Transitioning back to the sketches, I feel as if I would be doing myself a slight disservice if I didn’t at least mention the work that I am undoubtedly proudest of this semester. And that would be my cinemagraph:
I spent quite a while on this project, mainly because Photoshop crashed right as I was trying to export the final product. I was extremely discouraged but creating the cinemagraph was so much fun that I was eager to do it again, this time trying to do it without intently following the Lynda.com tutorial. I am confident in saying that this work was the best in terms of the result I got out of it this semester, as it is something that I have shown to many people outside of this class. I also feel as if I mastered the art of fair digital citizenship as I appropriately tagged the creator of the video. This is something that I learned during the podcasts but mastered during the remaining sketches.
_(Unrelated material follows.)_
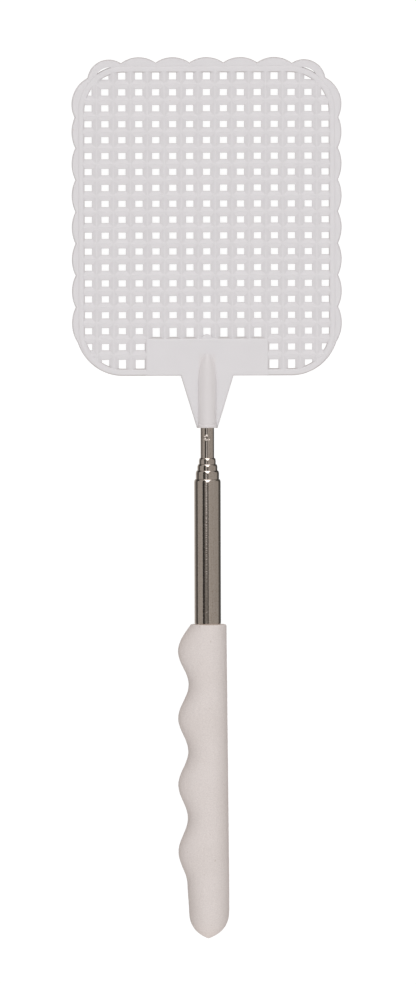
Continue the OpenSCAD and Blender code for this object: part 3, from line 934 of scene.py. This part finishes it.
def studio():
    """World light: bands for glossy surfaces, a soft dome for the others, a plain backdrop."""
    world = bpy.data.worlds.new("studio")
    bpy.context.scene.world = world
    world.use_nodes = True
    tree = world.node_tree
    back = tree.nodes["Background"]
    x, y, z = coordinates(tree, "Generated")
    # Banded walls around the tube axis
    around = maths(tree, "ARCTAN2", x, z)
    turn = maths(tree, "MULTIPLY_ADD", around, 1 / (2 * math.pi), 0.5)
    stops = [((deg + 180) / 360, [level * c for c in STUDIO_TINT]) for deg, level in STUDIO_BANDS]
    bands = ramp(tree, turn, stops)
    # A small pale strip overhead
    beyond = maths(tree, "ABSOLUTE", y)
    strip_turn = window(tree, turn, 0.450, 0.456, 0.482, 0.490)
    overhead = maths(tree, "MULTIPLY", strip_turn, window(tree, beyond, -2.0, -1.0, 0.02, 0.1))
    striped = mixed(tree, overhead, bands, (0.72, 0.71, 0.71))
    # Dark below the ends of the object, and a tapering soft box beyond its head
    low = window(tree, z, -3.0, -2.0, -0.05, 0.1)
    endwise = window(tree, beyond, 0.25, 0.45, 2.0, 3.0)
    dimmed = mixed(tree, maths(tree, "MULTIPLY", low, endwise), striped, (0.04, 0.038, 0.036))
    half_width = maths(tree, "MULTIPLY_ADD", y, 0.27, 0.15)
    across = maths(tree, "SUBTRACT", half_width, maths(tree, "ABSOLUTE", x))
    box_x = window(tree, across, 0.0, 0.04, 2.0, 3.0)
    box_y = window(tree, y, 0.18, 0.26, 0.97, 0.99)
    box_z = window(tree, z, 0.0, 0.05, 2.0, 3.0)
    box = maths(tree, "MULTIPLY", maths(tree, "MULTIPLY", box_x, box_y), box_z)
    # A dimmer soft box beyond the butt
    far_box_y = window(tree, y, -0.95, -0.8, -0.4, -0.3)
    far_box = maths(tree, "MULTIPLY", far_box_y, window(tree, z, 0.0, 0.2, 2.0, 3.0))
    glossy = mixed(tree, far_box, mixed(tree, box, dimmed, (2.6, 2.6, 2.6)), (1.3, 1.3, 1.3))
    # The dome: bright above, brighter beyond the ends than beside the object, warm and dim below
    height = maths(tree, "MULTIPLY_ADD", z, 0.5, 0.5)
    dome = ramp(tree, height, [(0.0, (0.23, 0.20, 0.175)), (0.42, (0.33, 0.29, 0.26)),
                               (0.6, (0.64, 0.62, 0.61)), (1.0, (0.95, 0.95, 0.955))])
    lean = maths(tree, "MULTIPLY_ADD", maths(tree, "MULTIPLY", y, y), 1.7, 0.98)
    lean = maths(tree, "MULTIPLY_ADD", maths(tree, "MULTIPLY", x, x), -0.6, lean)
    soft = mixed(tree, 1.0, dome, lean, "MULTIPLY")
    rays = tree.nodes.new("ShaderNodeLightPath")
    lit = mixed(tree, rays.outputs["Is Glossy Ray"], soft, glossy)
    seen = mixed(tree, rays.outputs["Is Camera Ray"], lit, (0.97, 0.97, 0.97))
    tree.links.new(seen, back.inputs["Color"])
    world.cycles.sampling_method = "MANUAL"
    world.cycles.sample_map_resolution = 512


def camera():
    """Down on the head's face with a long lens, leaning a little to the left and beyond the tip."""
    view_height = 328 * MM
    distance = 4.0
    lean = math.radians(2.0)
    roll = math.radians(-0.14)
    data = bpy.data.cameras.new("camera")
    data.lens = data.sensor_width * distance / view_height
    data.clip_start = 0.05
    data.clip_end = 50
    obj = bpy.data.objects.new("camera", data)
    bpy.context.scene.collection.objects.link(obj)
    middle_y = (cad_bounds[0][1] + cad_bounds[1][1]) / 2
    aim_x = 0.2 * MM
    aim_ahead = 2.1 * MM
    aim = Vector((aim_x, middle_y + aim_ahead, AXIS_Z))
    obj.rotation_euler = Euler((-lean, -lean, roll))
    obj.location = aim + obj.rotation_euler.to_matrix() @ Vector((0, 0, distance))
    bpy.context.scene.camera = obj


camera()
studio()
floor()
dress_cad_nodes()
place_pieces()
bpy.context.scene.view_settings.view_transform = "Standard"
Finally, we worked on the Equality of Opportunity Project in class in small groups. The practice of working with my podcast group helped tremendously in settling conflicts quickly and easily in our new groups. I felt comfortable sharing my ideas and critiquing others without fear of embarrassment. The project itself helped shed light on the low mobility rate epidemic that plagues the United States. Personally, I was interested to see if the Southern region of the United States had a higher mobility rate than the other 3 regions across the country. I am sad to report that the South has one of the lowest mobility rates out of all of the regions. It was disheartening to learn that fact, and even more disheartening to look through all of the numbers across the individual states. There were only 3 or 4 states with mobility rates that were anywhere near serviceable, the rest were abysmal. I feel that this project encapsulated everything that we did in the semester into one final project that we were able to show some numerical reports and analysis.
Overall, this course has opened my eyes to so many vastly different forms of media that I have seriously contemplated using extensively in my future. While I certainly have no idea what is in store for me, I do know that at least a handful of the skills and ideas that I have obtained from this class will be incredibly useful to me wherever I may end up. Thank you Professor Morgen for a great semester!